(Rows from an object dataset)
————
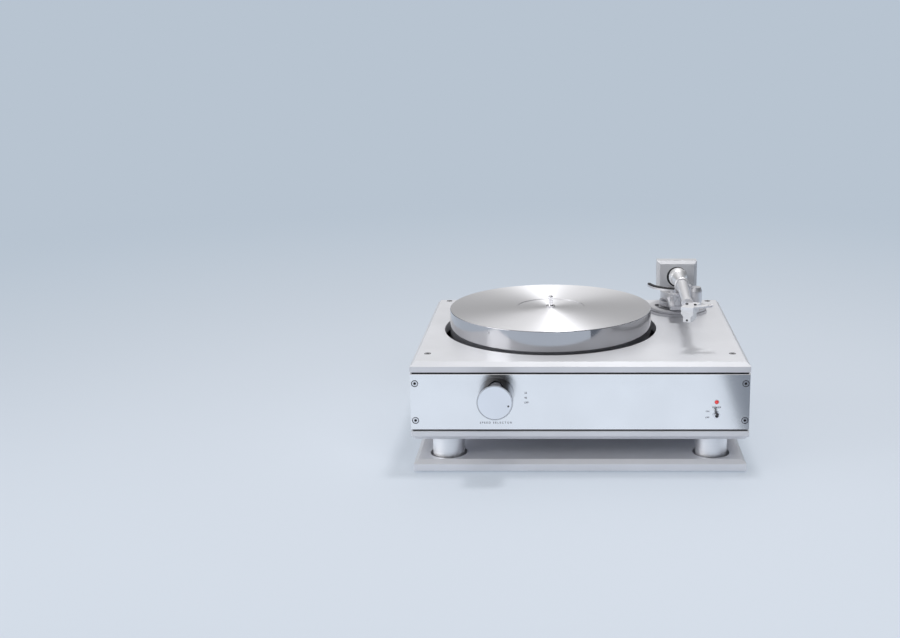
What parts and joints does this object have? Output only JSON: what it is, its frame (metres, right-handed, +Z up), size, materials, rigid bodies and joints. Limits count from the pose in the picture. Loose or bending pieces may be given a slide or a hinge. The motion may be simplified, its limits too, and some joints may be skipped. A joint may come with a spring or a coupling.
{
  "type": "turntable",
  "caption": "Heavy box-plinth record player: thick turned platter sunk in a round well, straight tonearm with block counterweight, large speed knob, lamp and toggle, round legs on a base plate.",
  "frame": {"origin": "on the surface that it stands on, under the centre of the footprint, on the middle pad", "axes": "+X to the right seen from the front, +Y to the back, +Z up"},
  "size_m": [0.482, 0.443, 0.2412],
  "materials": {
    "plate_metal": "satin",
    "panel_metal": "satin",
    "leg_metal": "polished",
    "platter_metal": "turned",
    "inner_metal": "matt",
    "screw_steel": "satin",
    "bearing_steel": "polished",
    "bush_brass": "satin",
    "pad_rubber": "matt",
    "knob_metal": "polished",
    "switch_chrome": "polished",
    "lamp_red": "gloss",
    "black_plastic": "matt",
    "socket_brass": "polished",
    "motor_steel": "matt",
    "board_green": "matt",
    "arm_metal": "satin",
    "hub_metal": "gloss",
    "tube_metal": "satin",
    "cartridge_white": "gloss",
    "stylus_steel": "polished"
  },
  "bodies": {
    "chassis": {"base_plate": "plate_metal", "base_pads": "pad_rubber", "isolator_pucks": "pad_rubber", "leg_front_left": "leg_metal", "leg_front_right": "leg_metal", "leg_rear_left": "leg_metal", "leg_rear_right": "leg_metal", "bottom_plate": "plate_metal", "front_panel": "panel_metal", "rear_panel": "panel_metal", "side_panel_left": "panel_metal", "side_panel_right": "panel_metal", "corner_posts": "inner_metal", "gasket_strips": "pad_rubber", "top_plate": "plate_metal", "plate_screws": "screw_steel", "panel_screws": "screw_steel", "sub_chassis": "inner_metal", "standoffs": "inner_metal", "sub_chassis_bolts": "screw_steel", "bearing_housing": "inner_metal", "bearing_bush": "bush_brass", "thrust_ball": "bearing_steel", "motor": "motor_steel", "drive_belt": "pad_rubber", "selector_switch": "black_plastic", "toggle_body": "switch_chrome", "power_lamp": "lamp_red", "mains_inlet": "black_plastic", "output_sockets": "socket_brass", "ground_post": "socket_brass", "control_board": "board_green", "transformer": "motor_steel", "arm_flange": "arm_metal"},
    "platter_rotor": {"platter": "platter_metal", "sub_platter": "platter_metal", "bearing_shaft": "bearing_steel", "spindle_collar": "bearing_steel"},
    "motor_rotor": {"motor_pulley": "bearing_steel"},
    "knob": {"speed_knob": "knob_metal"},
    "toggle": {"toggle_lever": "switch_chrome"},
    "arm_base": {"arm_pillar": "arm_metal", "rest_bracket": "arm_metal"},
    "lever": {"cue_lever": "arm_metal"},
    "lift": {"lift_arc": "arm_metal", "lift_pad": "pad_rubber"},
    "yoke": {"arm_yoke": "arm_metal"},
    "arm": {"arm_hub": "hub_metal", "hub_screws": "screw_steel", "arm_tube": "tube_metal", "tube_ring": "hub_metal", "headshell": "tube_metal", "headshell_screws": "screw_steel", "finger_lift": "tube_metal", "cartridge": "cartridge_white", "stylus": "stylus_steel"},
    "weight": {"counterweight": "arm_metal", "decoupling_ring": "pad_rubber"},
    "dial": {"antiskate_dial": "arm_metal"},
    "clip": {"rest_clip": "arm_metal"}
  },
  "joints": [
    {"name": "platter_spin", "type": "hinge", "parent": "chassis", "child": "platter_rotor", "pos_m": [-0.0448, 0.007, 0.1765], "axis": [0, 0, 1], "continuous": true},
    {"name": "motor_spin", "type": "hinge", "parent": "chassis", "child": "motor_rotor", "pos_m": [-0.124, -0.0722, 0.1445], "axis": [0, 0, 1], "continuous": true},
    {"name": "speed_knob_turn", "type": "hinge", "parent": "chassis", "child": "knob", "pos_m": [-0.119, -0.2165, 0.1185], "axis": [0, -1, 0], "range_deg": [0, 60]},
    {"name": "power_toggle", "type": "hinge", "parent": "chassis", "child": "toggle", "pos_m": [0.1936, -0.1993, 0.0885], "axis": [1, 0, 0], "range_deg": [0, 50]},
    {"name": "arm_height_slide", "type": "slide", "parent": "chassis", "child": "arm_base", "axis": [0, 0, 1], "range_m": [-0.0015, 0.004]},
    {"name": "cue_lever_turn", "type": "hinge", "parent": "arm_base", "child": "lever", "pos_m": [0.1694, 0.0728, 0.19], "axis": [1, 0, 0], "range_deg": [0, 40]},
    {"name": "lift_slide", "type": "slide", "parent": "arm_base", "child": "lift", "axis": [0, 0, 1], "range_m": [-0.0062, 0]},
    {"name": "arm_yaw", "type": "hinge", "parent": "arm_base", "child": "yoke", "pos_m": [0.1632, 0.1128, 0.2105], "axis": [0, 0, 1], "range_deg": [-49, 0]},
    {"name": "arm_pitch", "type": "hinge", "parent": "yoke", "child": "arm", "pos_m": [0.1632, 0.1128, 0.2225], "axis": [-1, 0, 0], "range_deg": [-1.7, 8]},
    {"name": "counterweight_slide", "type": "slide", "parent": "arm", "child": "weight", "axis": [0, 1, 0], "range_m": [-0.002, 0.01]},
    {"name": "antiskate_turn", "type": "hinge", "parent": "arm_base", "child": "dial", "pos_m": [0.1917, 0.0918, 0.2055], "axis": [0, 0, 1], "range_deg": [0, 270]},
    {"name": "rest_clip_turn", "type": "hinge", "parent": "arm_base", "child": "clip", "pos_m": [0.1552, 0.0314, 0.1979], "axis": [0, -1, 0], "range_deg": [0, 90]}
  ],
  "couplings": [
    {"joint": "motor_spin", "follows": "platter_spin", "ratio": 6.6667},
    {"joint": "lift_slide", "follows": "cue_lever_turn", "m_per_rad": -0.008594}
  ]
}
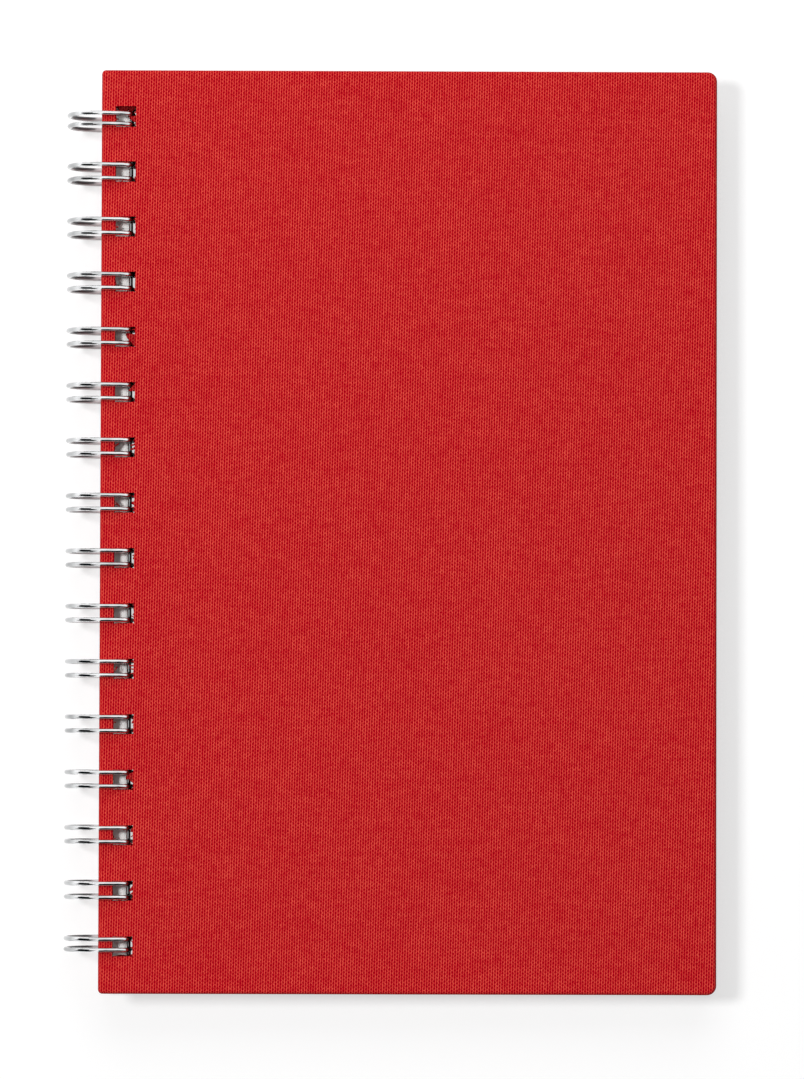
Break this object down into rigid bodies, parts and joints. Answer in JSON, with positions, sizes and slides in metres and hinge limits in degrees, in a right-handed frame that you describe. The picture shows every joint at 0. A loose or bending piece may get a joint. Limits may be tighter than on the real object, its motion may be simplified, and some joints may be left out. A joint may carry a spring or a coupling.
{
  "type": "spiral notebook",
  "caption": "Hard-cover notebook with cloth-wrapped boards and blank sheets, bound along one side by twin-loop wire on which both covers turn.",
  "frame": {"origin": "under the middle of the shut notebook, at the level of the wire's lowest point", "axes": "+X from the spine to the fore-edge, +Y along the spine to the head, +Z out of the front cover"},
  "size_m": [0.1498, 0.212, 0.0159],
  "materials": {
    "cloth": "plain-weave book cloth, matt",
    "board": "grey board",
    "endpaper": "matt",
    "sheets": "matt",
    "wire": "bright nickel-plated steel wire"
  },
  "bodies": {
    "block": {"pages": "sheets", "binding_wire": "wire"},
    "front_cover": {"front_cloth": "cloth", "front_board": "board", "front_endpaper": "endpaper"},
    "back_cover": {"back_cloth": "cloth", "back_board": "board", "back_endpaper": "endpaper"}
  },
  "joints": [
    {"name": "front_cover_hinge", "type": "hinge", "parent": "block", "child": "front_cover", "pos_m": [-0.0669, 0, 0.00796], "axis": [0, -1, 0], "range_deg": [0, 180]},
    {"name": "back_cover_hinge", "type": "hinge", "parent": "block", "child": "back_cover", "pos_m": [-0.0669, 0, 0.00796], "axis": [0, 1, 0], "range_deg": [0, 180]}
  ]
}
————
Restate each record exactly as written.

THE SOLUTION -
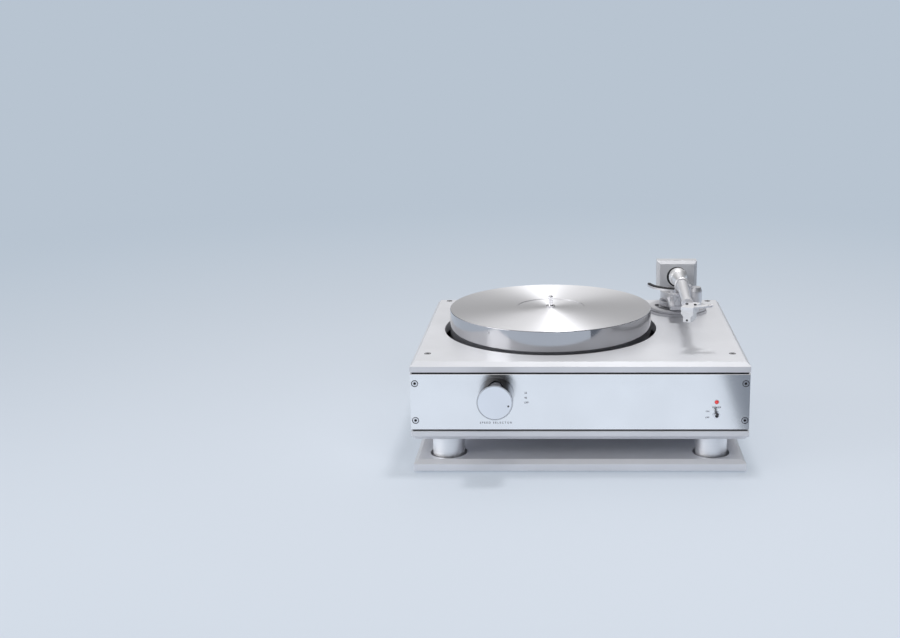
What parts and joints does this object have? Output only JSON: what it is, its frame (metres, right-handed, +Z up), size, materials, rigid bodies and joints. Limits count from the pose in the picture. Loose or bending pieces may be given a slide or a hinge. The motion may be simplified, its limits too, and some joints may be skipped. A joint may come with a spring or a coupling.
{
  "type": "turntable",
  "caption": "Heavy box-plinth record player: thick turned platter sunk in a round well, straight tonearm with block counterweight, large speed knob, lamp and toggle, round legs on a base plate.",
  "frame": {"origin": "on the surface that it stands on, under the centre of the footprint, on the middle pad", "axes": "+X to the right seen from the front, +Y to the back, +Z up"},
  "size_m": [0.482, 0.443, 0.2412],
  "materials": {
    "plate_metal": "satin",
    "panel_metal": "satin",
    "leg_metal": "polished",
    "platter_metal": "turned",
    "inner_metal": "matt",
    "screw_steel": "satin",
    "bearing_steel": "polished",
    "bush_brass": "satin",
    "pad_rubber": "matt",
    "knob_metal": "polished",
    "switch_chrome": "polished",
    "lamp_red": "gloss",
    "black_plastic": "matt",
    "socket_brass": "polished",
    "motor_steel": "matt",
    "board_green": "matt",
    "arm_metal": "satin",
    "hub_metal": "gloss",
    "tube_metal": "satin",
    "cartridge_white": "gloss",
    "stylus_steel": "polished"
  },
  "bodies": {
    "chassis": {"base_plate": "plate_metal", "base_pads": "pad_rubber", "isolator_pucks": "pad_rubber", "leg_front_left": "leg_metal", "leg_front_right": "leg_metal", "leg_rear_left": "leg_metal", "leg_rear_right": "leg_metal", "bottom_plate": "plate_metal", "front_panel": "panel_metal", "rear_panel": "panel_metal", "side_panel_left": "panel_metal", "side_panel_right": "panel_metal", "corner_posts": "inner_metal", "gasket_strips": "pad_rubber", "top_plate": "plate_metal", "plate_screws": "screw_steel", "panel_screws": "screw_steel", "sub_chassis": "inner_metal", "standoffs": "inner_metal", "sub_chassis_bolts": "screw_steel", "bearing_housing": "inner_metal", "bearing_bush": "bush_brass", "thrust_ball": "bearing_steel", "motor": "motor_steel", "drive_belt": "pad_rubber", "selector_switch": "black_plastic", "toggle_body": "switch_chrome", "power_lamp": "lamp_red", "mains_inlet": "black_plastic", "output_sockets": "socket_brass", "ground_post": "socket_brass", "control_board": "board_green", "transformer": "motor_steel", "arm_flange": "arm_metal"},
    "platter_rotor": {"platter": "platter_metal", "sub_platter": "platter_metal", "bearing_shaft": "bearing_steel", "spindle_collar": "bearing_steel"},
    "motor_rotor": {"motor_pulley": "bearing_steel"},
    "knob": {"speed_knob": "knob_metal"},
    "toggle": {"toggle_lever": "switch_chrome"},
    "arm_base": {"arm_pillar": "arm_metal", "rest_bracket": "arm_metal"},
    "lever": {"cue_lever": "arm_metal"},
    "lift": {"lift_arc": "arm_metal", "lift_pad": "pad_rubber"},
    "yoke": {"arm_yoke": "arm_metal"},
    "arm": {"arm_hub": "hub_metal", "hub_screws": "screw_steel", "arm_tube": "tube_metal", "tube_ring": "hub_metal", "headshell": "tube_metal", "headshell_screws": "screw_steel", "finger_lift": "tube_metal", "cartridge": "cartridge_white", "stylus": "stylus_steel"},
    "weight": {"counterweight": "arm_metal", "decoupling_ring": "pad_rubber"},
    "dial": {"antiskate_dial": "arm_metal"},
    "clip": {"rest_clip": "arm_metal"}
  },
  "joints": [
    {"name": "platter_spin", "type": "hinge", "parent": "chassis", "child": "platter_rotor", "pos_m": [-0.0448, 0.007, 0.1765], "axis": [0, 0, 1], "continuous": true},
    {"name": "motor_spin", "type": "hinge", "parent": "chassis", "child": "motor_rotor", "pos_m": [-0.124, -0.0722, 0.1445], "axis": [0, 0, 1], "continuous": true},
    {"name": "speed_knob_turn", "type": "hinge", "parent": "chassis", "child": "knob", "pos_m": [-0.119, -0.2165, 0.1185], "axis": [0, -1, 0], "range_deg": [0, 60]},
    {"name": "power_toggle", "type": "hinge", "parent": "chassis", "child": "toggle", "pos_m": [0.1936, -0.1993, 0.0885], "axis": [1, 0, 0], "range_deg": [0, 50]},
    {"name": "arm_height_slide", "type": "slide", "parent": "chassis", "child": "arm_base", "axis": [0, 0, 1], "range_m": [-0.0015, 0.004]},
    {"name": "cue_lever_turn", "type": "hinge", "parent": "arm_base", "child": "lever", "pos_m": [0.1694, 0.0728, 0.19], "axis": [1, 0, 0], "range_deg": [0, 40]},
    {"name": "lift_slide", "type": "slide", "parent": "arm_base", "child": "lift", "axis": [0, 0, 1], "range_m": [-0.0062, 0]},
    {"name": "arm_yaw", "type": "hinge", "parent": "arm_base", "child": "yoke", "pos_m": [0.1632, 0.1128, 0.2105], "axis": [0, 0, 1], "range_deg": [-49, 0]},
    {"name": "arm_pitch", "type": "hinge", "parent": "yoke", "child": "arm", "pos_m": [0.1632, 0.1128, 0.2225], "axis": [-1, 0, 0], "range_deg": [-1.7, 8]},
    {"name": "counterweight_slide", "type": "slide", "parent": "arm", "child": "weight", "axis": [0, 1, 0], "range_m": [-0.002, 0.01]},
    {"name": "antiskate_turn", "type": "hinge", "parent": "arm_base", "child": "dial", "pos_m": [0.1917, 0.0918, 0.2055], "axis": [0, 0, 1], "range_deg": [0, 270]},
    {"name": "rest_clip_turn", "type": "hinge", "parent": "arm_base", "child": "clip", "pos_m": [0.1552, 0.0314, 0.1979], "axis": [0, -1, 0], "range_deg": [0, 90]}
  ],
  "couplings": [
    {"joint": "motor_spin", "follows": "platter_spin", "ratio": 6.6667},
    {"joint": "lift_slide", "follows": "cue_lever_turn", "m_per_rad": -0.008594}
  ]
}
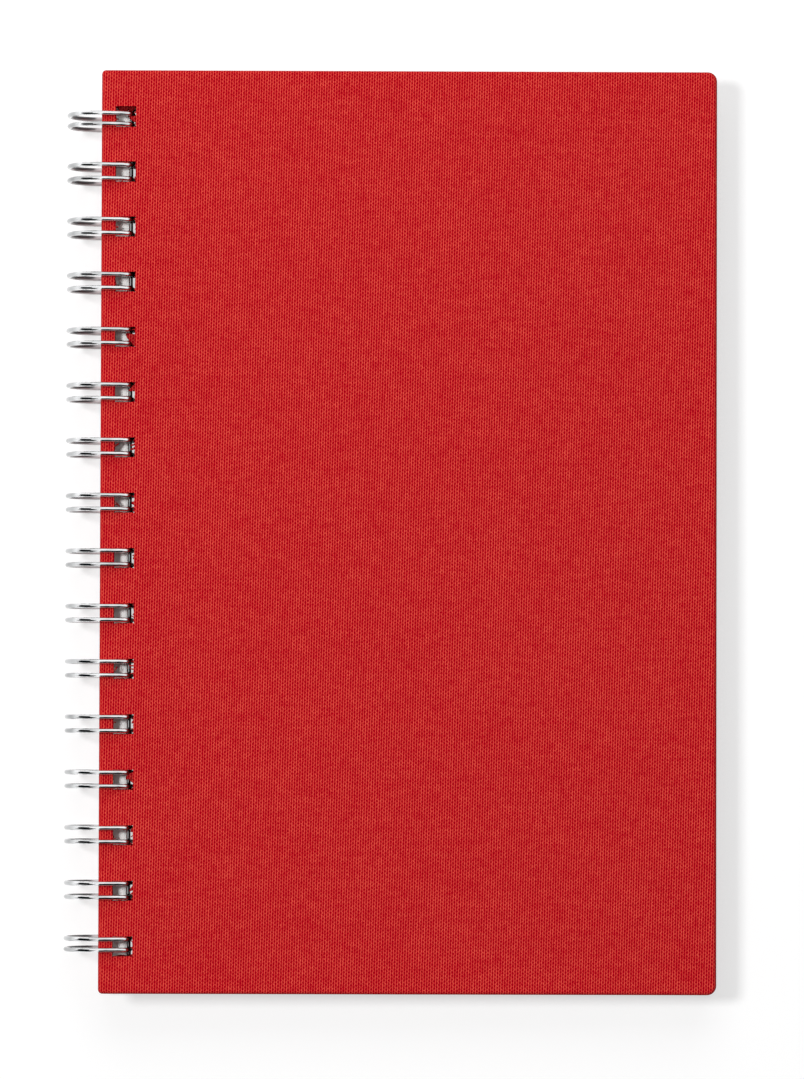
Break this object down into rigid bodies, parts and joints. Answer in JSON, with positions, sizes and slides in metres and hinge limits in degrees, in a right-handed frame that you describe. The picture shows every joint at 0. A loose or bending piece may get a joint. Limits may be tighter than on the real object, its motion may be simplified, and some joints may be left out. A joint may carry a spring or a coupling.
{
  "type": "spiral notebook",
  "caption": "Hard-cover notebook with cloth-wrapped boards and blank sheets, bound along one side by twin-loop wire on which both covers turn.",
  "frame": {"origin": "under the middle of the shut notebook, at the level of the wire's lowest point", "axes": "+X from the spine to the fore-edge, +Y along the spine to the head, +Z out of the front cover"},
  "size_m": [0.1498, 0.212, 0.0159],
  "materials": {
    "cloth": "plain-weave book cloth, matt",
    "board": "grey board",
    "endpaper": "matt",
    "sheets": "matt",
    "wire": "bright nickel-plated steel wire"
  },
  "bodies": {
    "block": {"pages": "sheets", "binding_wire": "wire"},
    "front_cover": {"front_cloth": "cloth", "front_board": "board", "front_endpaper": "endpaper"},
    "back_cover": {"back_cloth": "cloth", "back_board": "board", "back_endpaper": "endpaper"}
  },
  "joints": [
    {"name": "front_cover_hinge", "type": "hinge", "parent": "block", "child": "front_cover", "pos_m": [-0.0669, 0, 0.00796], "axis": [0, -1, 0], "range_deg": [0, 180]},
    {"name": "back_cover_hinge", "type": "hinge", "parent": "block", "child": "back_cover", "pos_m": [-0.0669, 0, 0.00796], "axis": [0, 1, 0], "range_deg": [0, 180]}
  ]
}